Chapter Two
Bill and Harold and Cheech and Ted and Kumar and Chong
By Brett Ballard-Beach
November 10, 2011
Topic of the week: How well does a stoner comedy sequel play if you’re not, well, stoned?
Introduction: A few drug thoughts from the experts:
“The hard drugs are for the bartenders, the kitchen workers, and the bartenders’ friends.” --from “Certain Songs” by The Hold Steady
“What does cocaine make you feel like? It makes you feel like doing more cocaine.” --George Carlin
Wooderson: Say man, you got a joint? Mitch: No, not on me man. Wooderson: It’d be a lot cooler if you did. --Dialogue from Dazed and Confused
(I do acknowledge that it would be better if the above were an audio file as the written word can not do justice to Matthew McConaughey’s beatific smile as he utters the second line. Hell, his voice and mustache take on beatitude in that context. More accurately, his entire being seems to resolve into a haze of bliss when he utters those words. If it’s been a while since you had a hit of Dazed and Confused, for God’s sake, this column can wait for 102 minutes. Go watch it.)
Pot smoking and comedy seem to go hand in hand. (And the notion of self-serious “educational” films like Reefer Madness that pocket a puff of a single joint as the heralding of a violent, frenzied manic state that will quickly lead to murder and/or suicide carries that maxim to its logical conclusion.) But how well does a stoner protagonist actually play? Brad Pitt’s exquisite take on Floyd, the perpetually high roommate in True Romance is a perfect example of a sublime supporting performance. But what if he had been the lead? (The body count might have been significantly smaller).
It’s been a while since I have watched Robert Altman’s The Long Goodbye so I can’t say for certain if Phillip Marlowe (as perfectly embodied by Elliott Gould) ever comes in contact with a joint himself, but there are those free-spirited nude-yoga hippie ladies across the way in his apartment complex, and the feel of the film is certainly one of a druggie lull hopped up with a burnout’s sense of paranoia.
Pot smoking and buddy comedies seem to go hand in hand, because if there is one thing that someone who is high can use, it’s another person off of whom to riff.
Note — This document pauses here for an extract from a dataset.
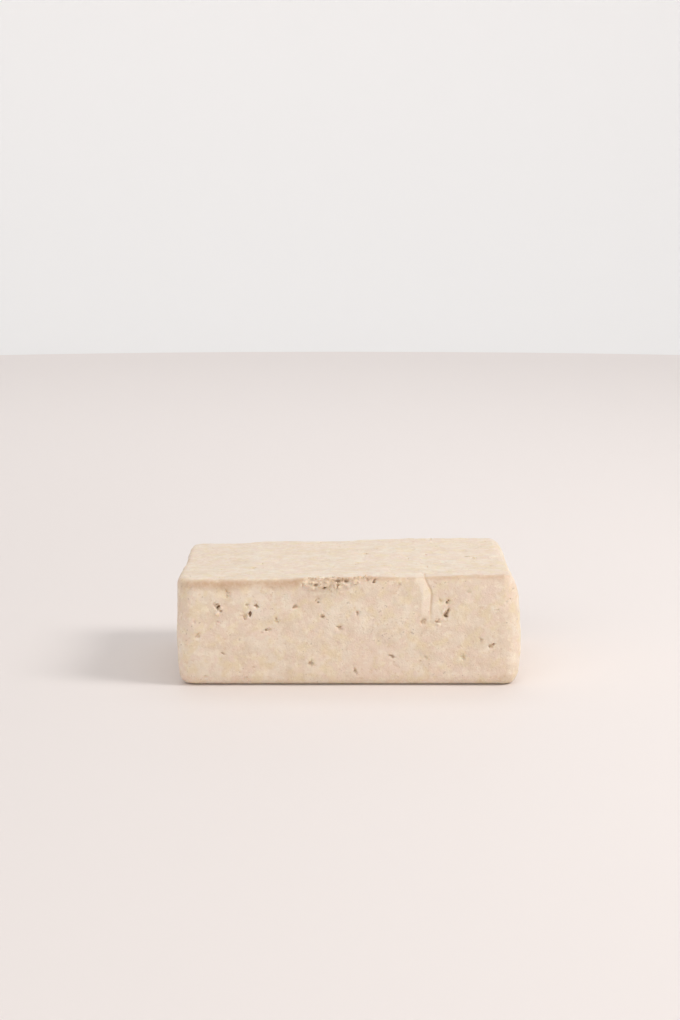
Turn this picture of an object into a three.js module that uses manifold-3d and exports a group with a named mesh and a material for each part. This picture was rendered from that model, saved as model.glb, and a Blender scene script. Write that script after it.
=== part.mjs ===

Perhaps this is why I wasn’t the biggest fan of Gregg Araki’s acclaimed stoner comedy Smiley Face - I can never even keep the name in my head for long without resorting to IMDb - which does feature a perfectly modulated Anna Faris performance as a struggling actress/accidental pot brownie ingest-ee struggling to make it to an audition on time. It’s dramatically inert and nowhere near as engaging as it should be. None of the people she encounters, not even the omniscient voice of Roscoe Lee Browne inside her head, bounces that well off of her.
There are some interesting parallels among the three Chapter Twos - Cheech and Chong’s Next Movie, Bill & Ted’s Bogus Journey, and Harold & Kumar Escape from Guantanamo Bay - chosen for this week’s column. All three were reasonably successful, grossing around $40 million in their respective day. In the first two instances this was slightly less than the first film did; in the latter case, this was twice as much as the first film made. All three had different directors than the first film in the series (as they will be mentioned again, they were Lou Adler, Danny Leiner, and Stephen Herek) and in a striking coincidence those four individuals stepping into the director’s chair - Tommy Chong, the Harold & Kumar writing team of Jon Hurwitz & Hayden Schlossberg, and Peter Hewitt - were all making their feature film directing debut. The first two of those are writer/directors (who also penned the first films, Cheech and Chong’s Up in Smoke, and Harold & Kumar Go To White Castle), but the screenwriters for Bogus Journey, Chris Matheson & Ed Solomon, were also returnees from Bill & Ted’s Excellent Adventure.